Une autre solution est de réduire la consommation du navire en tonne par mille, et pour ceci, les armateurs ont de nombreuses options à leur portée telles que la réduction de la vitesse, l'utilisation de peintures de coque plus performantes, l'installation de systèmes de poussée véliques telles que décrites dans un autre article de cette revue.
Ceci est le but premier de cette réglementation : pousser les armateurs à réduire les émissions de CO2 de leurs navires en prenant des mesures concrètes. Cependant, pour un navire existant il va falloir que l'armateur suive l'index CII au fur et à mesure de l'année pour voir où il se trouve et éventuellement prendre des mesures pour éviter la mauvaise note à la fin de l'année (certains risquent de se faire des cheveux blancs au moment du conseil de classe !). En effet, il y a un moyen très efficace pour améliorer le CII sans réduire les émissions du navire : jouer sur le diviseur de la formule de calcul de CII (qui, je le rappelle est le produit de la capacité du navire multipliée par les milles parcourus). Il est difficile d'augmenter la capacité d'un navire en cours d'année, mais on peut noter quelque chose dont nous avons tous conscience, mais pas forcément le grand public : plus le navire est grand moins il émet de CO2 par tonne de marchandise transportée. Ceci se reflète dans le CII, les plus grands navires auront moins de difficulté que les petits à avoir un bon CII.

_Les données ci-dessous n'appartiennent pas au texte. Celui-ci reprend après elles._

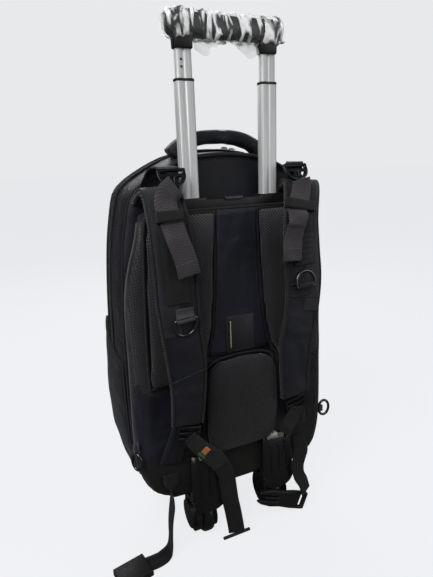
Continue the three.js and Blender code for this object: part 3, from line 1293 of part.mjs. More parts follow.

Il reste donc un levier pour l'armateur : les milles parcourus. En faisant faire de longs voyages à un navire, son CII va automatiquement s'améliorer. On le voit clairement sur les graphiques ci-dessous développés par un armateur pour suivre le CII de chacun de ses navires.
On voit sur l'image de gauche un exemple de gestion du CII au long de l'année : au début de l'année le navire est sur un trading trans-pacifique, ce qui lui permet de rester en A. Puis il est repositionné sur un trading plus intense avec des trajets plus courts et plus de temps passé au port (donc zéro mille parcouru mais du CO2 émis). Le CII se dégrade pour atteindre la note D. Pour éviter de finir l'année avec un CII problématique l'armateur (en l'occurrence l'affréteur) va devoir repositionner son navire sur un trading plus favorable pour le CII plusieurs mois avant la fin de l'année.
L'illustration de droite montre bien les effets sur le CII de la réduction de vitesse (full ou eco speed) et des temps passés au port.
On imagine bien le casse-tête et les nouvelles tensions entre les armateurs et les affréteurs que cette réglementation va générer. Au milieu, il y a quelqu'un qui aura un rôle crucial et une pression supplémentaire : le capitaine.